Überhaupt wurde Hertha erst zu Beginn der zweiten Halbzeit im Spiel nach vorne zwingender. Die Berliner setzten den VfR stärker unter Druck und kamen dadurch zu Chancen: Sandro Wagner verpasste eine flache Hereingabe von Ronny nur knapp, kurz darauf lenkte er einen Flankenball von Marcel Ndjeng mit dem Oberschenkel am Tor vorbei. Nach einer knappen Stunde reagierte Luhukay. Er nahm den unauffälligen Allagui vom Feld, Ramos rückte aus dem Mittelfeld in den Sturm. Dass der Kolumbianer nur eine Minute später zur Führung traf, hatte jedoch nichts mit dem Positionswechsel zu tun. Das 1:0 resultierte aus einem Eckball Ndjengs, den Ramos unbedrängt einköpfen konnte. Kurz darauf setzte er noch einen Schuss gegen den Pfosten.

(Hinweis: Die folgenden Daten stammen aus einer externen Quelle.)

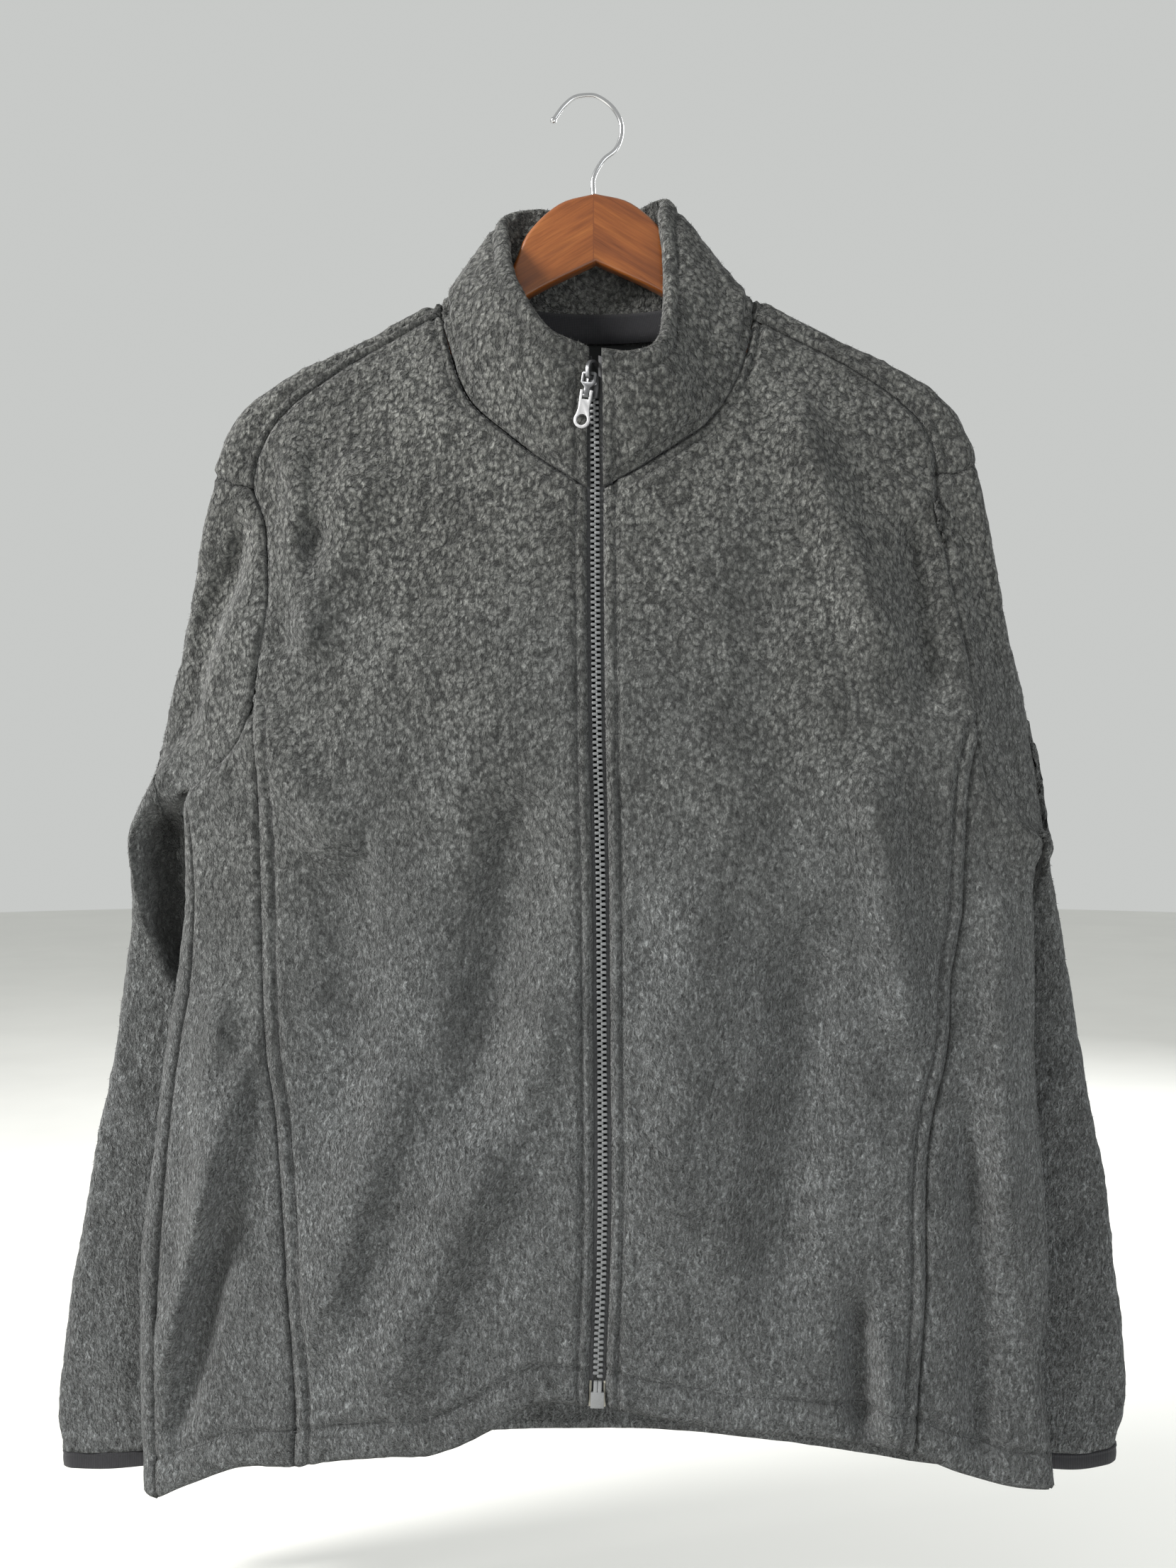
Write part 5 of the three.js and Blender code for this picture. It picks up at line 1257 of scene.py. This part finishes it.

Dass der Kolumbianer sich den Jubel über seinen Torerfolg versagte, war vielleicht auch ein stiller Protest gegen einen Teil der eigenen Anhänger, die ihn zuletzt noch ausgepfiffen hatten. Der gestrige Nachmittag könnte für beide Seiten ein Neuanfang gewesen sein. Nach dem Schlusspfiff, bei der Feier vor der Kurve, wurde Ramos von seinen Kollegen in die erste Reihe geschoben. Er klatschte etwas linkisch. Die Fans kamen bei ihren „Adrian Ramos!“-Sprechchören deutlich entschlossener rüber.